Work required: In the records below, begin at the line containing "Recreate this object" and end at the line containing "wall = 2.5; // [2:0.1:2.8]"; quote every line in that span exactly, including both boundary lines, and no others.

(begin)

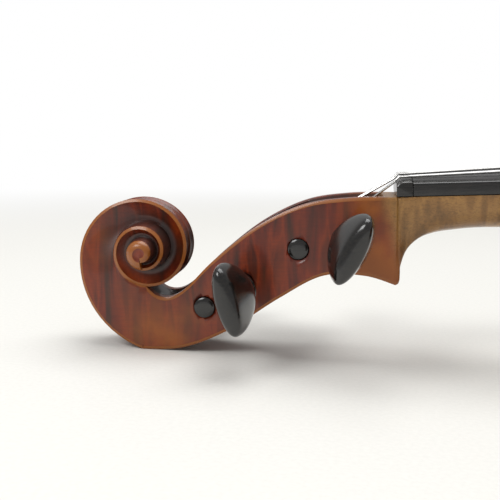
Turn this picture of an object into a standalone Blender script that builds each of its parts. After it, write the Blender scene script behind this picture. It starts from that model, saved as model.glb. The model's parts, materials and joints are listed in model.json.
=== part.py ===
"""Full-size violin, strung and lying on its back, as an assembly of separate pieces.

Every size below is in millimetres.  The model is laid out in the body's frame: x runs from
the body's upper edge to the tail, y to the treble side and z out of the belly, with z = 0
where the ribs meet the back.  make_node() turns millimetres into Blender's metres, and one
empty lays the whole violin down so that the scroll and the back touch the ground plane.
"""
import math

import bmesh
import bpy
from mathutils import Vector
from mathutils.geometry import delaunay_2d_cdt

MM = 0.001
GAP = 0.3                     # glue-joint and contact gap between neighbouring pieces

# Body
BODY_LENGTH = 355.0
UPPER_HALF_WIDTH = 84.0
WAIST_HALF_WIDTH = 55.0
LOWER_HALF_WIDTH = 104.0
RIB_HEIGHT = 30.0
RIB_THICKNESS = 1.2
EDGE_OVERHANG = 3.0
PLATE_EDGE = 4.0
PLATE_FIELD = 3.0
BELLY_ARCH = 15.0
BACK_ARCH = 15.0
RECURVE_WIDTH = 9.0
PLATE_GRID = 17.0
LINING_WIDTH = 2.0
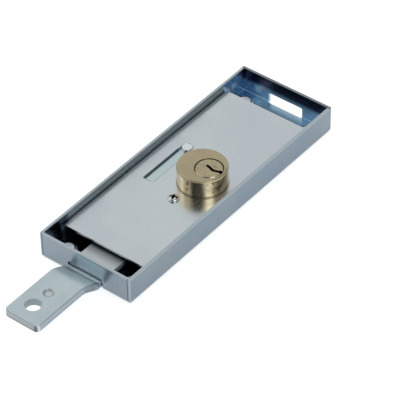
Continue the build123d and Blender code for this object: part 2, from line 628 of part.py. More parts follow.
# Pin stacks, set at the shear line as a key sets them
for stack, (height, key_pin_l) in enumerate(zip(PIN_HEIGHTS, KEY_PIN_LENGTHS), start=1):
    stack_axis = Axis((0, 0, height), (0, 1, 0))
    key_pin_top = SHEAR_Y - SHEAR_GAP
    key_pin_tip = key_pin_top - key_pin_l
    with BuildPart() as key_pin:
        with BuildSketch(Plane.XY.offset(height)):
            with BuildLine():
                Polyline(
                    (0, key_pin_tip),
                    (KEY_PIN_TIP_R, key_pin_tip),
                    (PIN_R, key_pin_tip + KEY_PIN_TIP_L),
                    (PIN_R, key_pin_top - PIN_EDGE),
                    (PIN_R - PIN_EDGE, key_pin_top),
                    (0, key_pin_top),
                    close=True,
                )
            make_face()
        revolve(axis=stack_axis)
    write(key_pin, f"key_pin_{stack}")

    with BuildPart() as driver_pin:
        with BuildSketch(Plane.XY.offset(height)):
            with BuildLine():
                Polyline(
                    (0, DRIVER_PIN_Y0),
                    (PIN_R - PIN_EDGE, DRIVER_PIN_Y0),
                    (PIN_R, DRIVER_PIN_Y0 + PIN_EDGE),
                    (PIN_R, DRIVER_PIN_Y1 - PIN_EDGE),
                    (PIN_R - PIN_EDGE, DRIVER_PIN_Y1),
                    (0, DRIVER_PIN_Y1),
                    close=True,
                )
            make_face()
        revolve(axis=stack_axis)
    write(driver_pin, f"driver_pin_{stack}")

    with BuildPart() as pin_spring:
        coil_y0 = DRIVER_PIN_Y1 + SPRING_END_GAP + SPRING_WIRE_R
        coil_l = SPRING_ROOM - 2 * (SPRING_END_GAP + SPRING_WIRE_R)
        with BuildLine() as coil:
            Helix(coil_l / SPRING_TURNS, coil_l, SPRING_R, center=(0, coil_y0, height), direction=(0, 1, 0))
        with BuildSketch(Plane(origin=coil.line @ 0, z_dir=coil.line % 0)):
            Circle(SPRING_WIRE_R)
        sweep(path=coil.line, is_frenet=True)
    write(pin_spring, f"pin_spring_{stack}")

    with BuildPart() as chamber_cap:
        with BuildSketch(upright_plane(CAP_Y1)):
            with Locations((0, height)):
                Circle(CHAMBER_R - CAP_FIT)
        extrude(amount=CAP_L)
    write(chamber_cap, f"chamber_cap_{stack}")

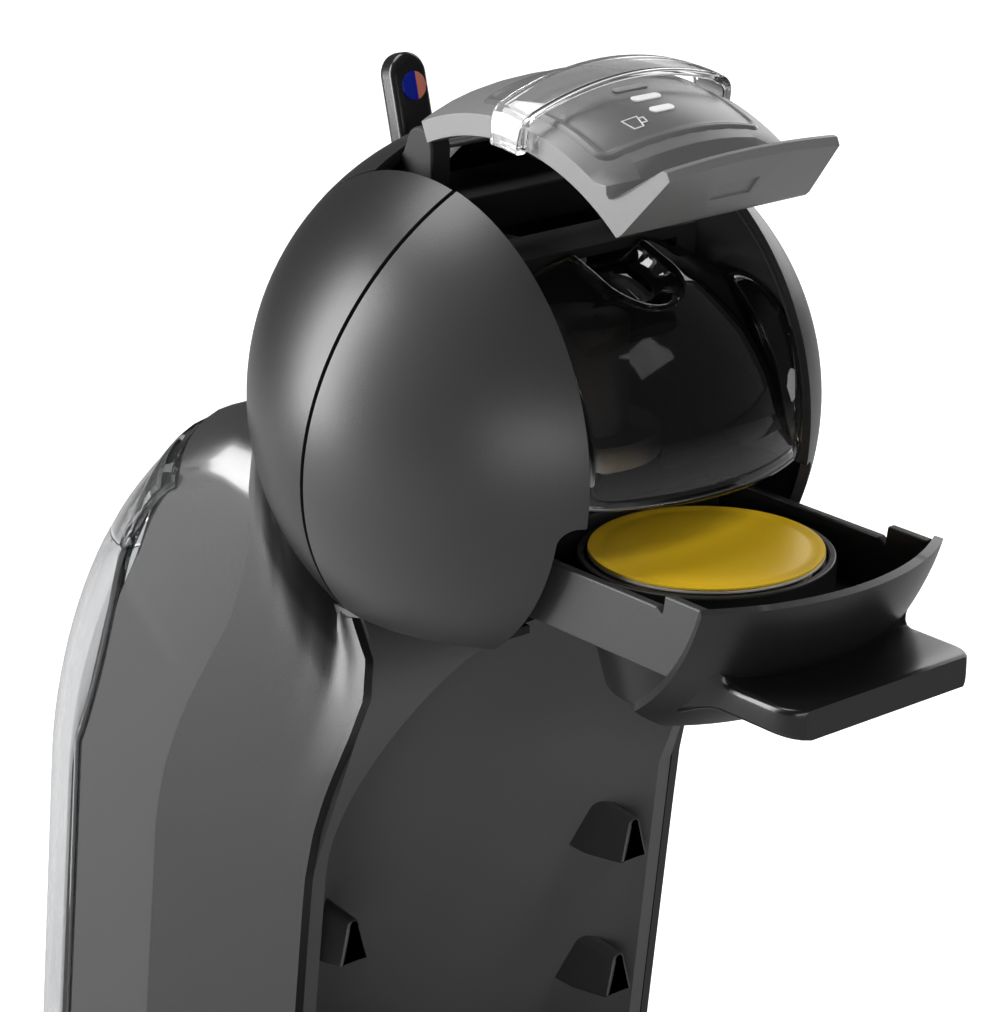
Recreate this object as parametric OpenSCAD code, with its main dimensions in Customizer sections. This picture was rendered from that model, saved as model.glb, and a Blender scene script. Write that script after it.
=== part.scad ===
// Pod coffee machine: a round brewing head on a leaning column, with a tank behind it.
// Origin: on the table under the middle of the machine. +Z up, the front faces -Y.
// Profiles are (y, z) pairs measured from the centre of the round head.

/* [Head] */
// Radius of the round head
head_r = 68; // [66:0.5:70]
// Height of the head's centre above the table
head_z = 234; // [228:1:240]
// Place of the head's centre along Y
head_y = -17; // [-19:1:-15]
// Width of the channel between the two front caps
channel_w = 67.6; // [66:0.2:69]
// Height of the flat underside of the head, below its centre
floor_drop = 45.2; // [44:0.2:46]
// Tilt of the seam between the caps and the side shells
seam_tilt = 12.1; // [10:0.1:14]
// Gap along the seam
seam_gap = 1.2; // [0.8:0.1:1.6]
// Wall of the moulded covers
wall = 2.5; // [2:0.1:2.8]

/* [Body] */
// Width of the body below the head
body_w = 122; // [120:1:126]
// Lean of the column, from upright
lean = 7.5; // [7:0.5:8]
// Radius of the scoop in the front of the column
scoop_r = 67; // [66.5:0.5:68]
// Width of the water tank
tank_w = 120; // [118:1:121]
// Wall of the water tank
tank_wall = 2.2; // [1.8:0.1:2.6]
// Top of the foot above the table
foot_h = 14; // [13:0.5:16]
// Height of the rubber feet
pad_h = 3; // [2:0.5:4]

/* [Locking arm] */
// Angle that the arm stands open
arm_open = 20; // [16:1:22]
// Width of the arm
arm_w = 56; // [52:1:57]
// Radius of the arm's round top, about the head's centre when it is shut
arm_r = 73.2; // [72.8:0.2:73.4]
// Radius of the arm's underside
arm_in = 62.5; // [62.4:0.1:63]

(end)

Expected answer:
Recreate this object as parametric OpenSCAD code, with its main dimensions in Customizer sections. This picture was rendered from that model, saved as model.glb, and a Blender scene script. Write that script after it.
=== part.scad ===
// Pod coffee machine: a round brewing head on a leaning column, with a tank behind it.
// Origin: on the table under the middle of the machine. +Z up, the front faces -Y.
// Profiles are (y, z) pairs measured from the centre of the round head.

/* [Head] */
// Radius of the round head
head_r = 68; // [66:0.5:70]
// Height of the head's centre above the table
head_z = 234; // [228:1:240]
// Place of the head's centre along Y
head_y = -17; // [-19:1:-15]
// Width of the channel between the two front caps
channel_w = 67.6; // [66:0.2:69]
// Height of the flat underside of the head, below its centre
floor_drop = 45.2; // [44:0.2:46]
// Tilt of the seam between the caps and the side shells
seam_tilt = 12.1; // [10:0.1:14]
// Gap along the seam
seam_gap = 1.2; // [0.8:0.1:1.6]
// Wall of the moulded covers
wall = 2.5; // [2:0.1:2.8]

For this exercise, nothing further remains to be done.